#### MATERIAL PROVIDED
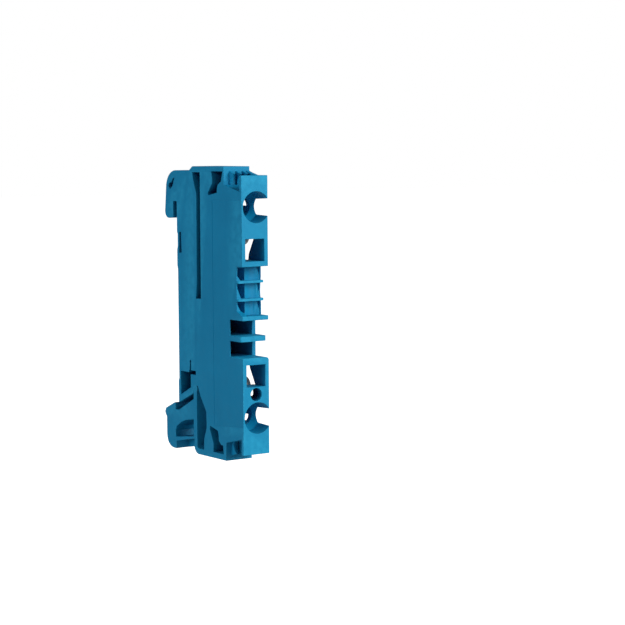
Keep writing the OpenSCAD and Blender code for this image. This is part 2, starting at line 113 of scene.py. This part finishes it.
# %% [markdown]
# ## Lamps
# A product is lit by large soft lamps, so its shadows have no hard edge. The stronger lamp stands
# in front, above and a little to the right, and is slightly warm. The weaker one fills the closed
# side, which stays darker than the front face. A lamp's power is worked out from the light that it
# should give on a white card, so moving it away doesn't change the picture.

# %% Key and fill lamp
LAMP_DISTANCE = 0.8
LAMPS = {
    # name: (direction from the block, side in m, level on a white card, colour)
    "key_lamp": ((0.30, -0.86, 0.42), 0.50, 1.11, (1.0, 1.0, 0.91)),
    "fill_lamp": ((-1.00, 0.00, 0.30), 0.60, 0.46, (1.0, 1.0, 1.0)),
}


def make_lamp(name, direction, side, level, colour):
    data = bpy.data.lights.new(name, "AREA")
    data.shape, data.size, data.color = "SQUARE", side, colour
    data.energy = level * math.pi ** 2 * LAMP_DISTANCE ** 2
    lamp = bpy.data.objects.new(name, data)
    bpy.context.scene.collection.objects.link(lamp)
    way = Vector(direction).normalized()
    lamp.location = way * LAMP_DISTANCE
    lamp.rotation_mode = "QUATERNION"
    lamp.rotation_quaternion = way.to_track_quat("Z", "Y")
    print(name, "gives", round(data.energy, 2), "W")


for lamp_name, settings in LAMPS.items():
    make_lamp(lamp_name, *settings)

# %% [markdown]
# ## A white background
# A world that is bright enough to look white would also flood the block with light. The Light Path
# node separates the two: rays that the camera sees get plain white, and all other rays get a weak
# even light that only lifts the shadows.

# %% World
WORLD_LEVEL = 0.14
WORLD_TINT = (0.97, 0.985, 1.0, 1)
WHITE = (1, 1, 1, 1)


def is_seen(nodes, links):
    """1 for the rays that should see plain white: camera and transmission."""
    path = nodes.new("ShaderNodeLightPath")
    either = nodes.new("ShaderNodeMath")
    either.operation = "MAXIMUM"
    links.new(path.outputs["Is Camera Ray"], either.inputs[0])
    links.new(path.outputs["Is Transmission Ray"], either.inputs[1])
    return either.outputs[0]


def make_world():
    world = bpy.data.worlds.new("studio")
    world.use_nodes = True
    nodes, links = world.node_tree.nodes, world.node_tree.links
    nodes.clear()
    light = nodes.new("ShaderNodeBackground")
    light.inputs["Color"].default_value = WORLD_TINT
    light.inputs["Strength"].default_value = WORLD_LEVEL
    white = nodes.new("ShaderNodeBackground")
    white.inputs["Color"].default_value = WHITE
    mix = nodes.new("ShaderNodeMixShader")
    links.new(is_seen(nodes, links), mix.inputs[0])
    links.new(light.outputs[0], mix.inputs[1])
    links.new(white.outputs[0], mix.inputs[2])
    out = nodes.new("ShaderNodeOutputWorld")
    links.new(mix.outputs[0], out.inputs[0])
    bpy.context.scene.world = world


make_world()
bpy.context.scene.view_settings.view_transform = "Standard"
print("world level:", WORLD_LEVEL)

# %% [markdown]
# ## The floor
# The block hangs on its rail, so the floor lies a little below it and takes no clear shadow. It is
# matt and pale, and throws some light up at the undersides. Where the camera sees it, it glows
# white by the same rule as the world, so no line shows where it ends.

# %% Floor
FLOOR_DROP = 16 * MM
FLOOR_SIDE = 4.0
FLOOR_GREY = (0.55, 0.55, 0.55, 1)


def make_floor(z):
    mesh = bpy.data.meshes.new("floor")
    h = FLOOR_SIDE / 2
    mesh.from_pydata([(-h, -h, z), (h, -h, z), (h, h, z), (-h, h, z)], [], [(0, 1, 2, 3)])
    floor = bpy.data.objects.new("floor", mesh)
    bpy.context.scene.collection.objects.link(floor)
    material = bpy.data.materials.new("pale_floor")
    material.use_nodes = True
    nodes, links = material.node_tree.nodes, material.node_tree.links
    nodes.clear()
    matt = nodes.new("ShaderNodeBsdfDiffuse")
    matt.inputs["Color"].default_value = FLOOR_GREY
    glow = nodes.new("ShaderNodeEmission")
    links.new(is_seen(nodes, links), glow.inputs["Strength"])
    glow.inputs["Color"].default_value = WHITE
    both = nodes.new("ShaderNodeAddShader")
    links.new(matt.outputs[0], both.inputs[0])
    links.new(glow.outputs[0], both.inputs[1])
    out = nodes.new("ShaderNodeOutputMaterial")
    links.new(both.outputs[0], out.inputs[0])
    mesh.materials.append(material)


floor_height = cad_box[0][2] - FLOOR_DROP
make_floor(floor_height)
print("floor at", round(floor_height / MM, 1), "mm")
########
WHAT IS ASKED
The whole listing above needs to be written out again exactly.

RESULT OF THE TASK
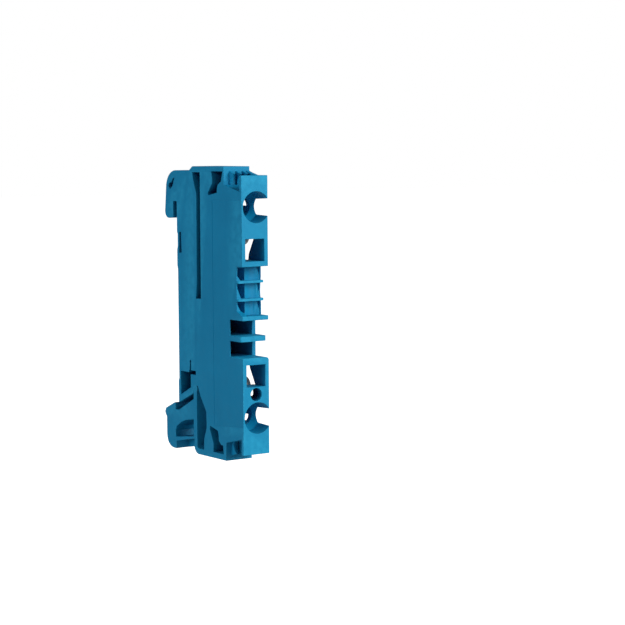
Keep writing the OpenSCAD and Blender code for this image. This is part 2, starting at line 113 of scene.py. This part finishes it.
# %% [markdown]
# ## Lamps
# A product is lit by large soft lamps, so its shadows have no hard edge. The stronger lamp stands
# in front, above and a little to the right, and is slightly warm. The weaker one fills the closed
# side, which stays darker than the front face. A lamp's power is worked out from the light that it
# should give on a white card, so moving it away doesn't change the picture.

# %% Key and fill lamp
LAMP_DISTANCE = 0.8
LAMPS = {
    # name: (direction from the block, side in m, level on a white card, colour)
    "key_lamp": ((0.30, -0.86, 0.42), 0.50, 1.11, (1.0, 1.0, 0.91)),
    "fill_lamp": ((-1.00, 0.00, 0.30), 0.60, 0.46, (1.0, 1.0, 1.0)),
}


def make_lamp(name, direction, side, level, colour):
    data = bpy.data.lights.new(name, "AREA")
    data.shape, data.size, data.color = "SQUARE", side, colour
    data.energy = level * math.pi ** 2 * LAMP_DISTANCE ** 2
    lamp = bpy.data.objects.new(name, data)
    bpy.context.scene.collection.objects.link(lamp)
    way = Vector(direction).normalized()
    lamp.location = way * LAMP_DISTANCE
    lamp.rotation_mode = "QUATERNION"
    lamp.rotation_quaternion = way.to_track_quat("Z", "Y")
    print(name, "gives", round(data.energy, 2), "W")


for lamp_name, settings in LAMPS.items():
    make_lamp(lamp_name, *settings)

# %% [markdown]
# ## A white background
# A world that is bright enough to look white would also flood the block with light. The Light Path
# node separates the two: rays that the camera sees get plain white, and all other rays get a weak
# even light that only lifts the shadows.

# %% World
WORLD_LEVEL = 0.14
WORLD_TINT = (0.97, 0.985, 1.0, 1)
WHITE = (1, 1, 1, 1)


def is_seen(nodes, links):
    """1 for the rays that should see plain white: camera and transmission."""
    path = nodes.new("ShaderNodeLightPath")
    either = nodes.new("ShaderNodeMath")
    either.operation = "MAXIMUM"
    links.new(path.outputs["Is Camera Ray"], either.inputs[0])
    links.new(path.outputs["Is Transmission Ray"], either.inputs[1])
    return either.outputs[0]


def make_world():
    world = bpy.data.worlds.new("studio")
    world.use_nodes = True
    nodes, links = world.node_tree.nodes, world.node_tree.links
    nodes.clear()
    light = nodes.new("ShaderNodeBackground")
    light.inputs["Color"].default_value = WORLD_TINT
    light.inputs["Strength"].default_value = WORLD_LEVEL
    white = nodes.new("ShaderNodeBackground")
    white.inputs["Color"].default_value = WHITE
    mix = nodes.new("ShaderNodeMixShader")
    links.new(is_seen(nodes, links), mix.inputs[0])
    links.new(light.outputs[0], mix.inputs[1])
    links.new(white.outputs[0], mix.inputs[2])
    out = nodes.new("ShaderNodeOutputWorld")
    links.new(mix.outputs[0], out.inputs[0])
    bpy.context.scene.world = world


make_world()
bpy.context.scene.view_settings.view_transform = "Standard"
print("world level:", WORLD_LEVEL)

# %% [markdown]
# ## The floor
# The block hangs on its rail, so the floor lies a little below it and takes no clear shadow. It is
# matt and pale, and throws some light up at the undersides. Where the camera sees it, it glows
# white by the same rule as the world, so no line shows where it ends.

# %% Floor
FLOOR_DROP = 16 * MM
FLOOR_SIDE = 4.0
FLOOR_GREY = (0.55, 0.55, 0.55, 1)


def make_floor(z):
    mesh = bpy.data.meshes.new("floor")
    h = FLOOR_SIDE / 2
    mesh.from_pydata([(-h, -h, z), (h, -h, z), (h, h, z), (-h, h, z)], [], [(0, 1, 2, 3)])
    floor = bpy.data.objects.new("floor", mesh)
    bpy.context.scene.collection.objects.link(floor)
    material = bpy.data.materials.new("pale_floor")
    material.use_nodes = True
    nodes, links = material.node_tree.nodes, material.node_tree.links
    nodes.clear()
    matt = nodes.new("ShaderNodeBsdfDiffuse")
    matt.inputs["Color"].default_value = FLOOR_GREY
    glow = nodes.new("ShaderNodeEmission")
    links.new(is_seen(nodes, links), glow.inputs["Strength"])
    glow.inputs["Color"].default_value = WHITE
    both = nodes.new("ShaderNodeAddShader")
    links.new(matt.outputs[0], both.inputs[0])
    links.new(glow.outputs[0], both.inputs[1])
    out = nodes.new("ShaderNodeOutputMaterial")
    links.new(both.outputs[0], out.inputs[0])
    mesh.materials.append(material)


floor_height = cad_box[0][2] - FLOOR_DROP
make_floor(floor_height)
print("floor at", round(floor_height / MM, 1), "mm")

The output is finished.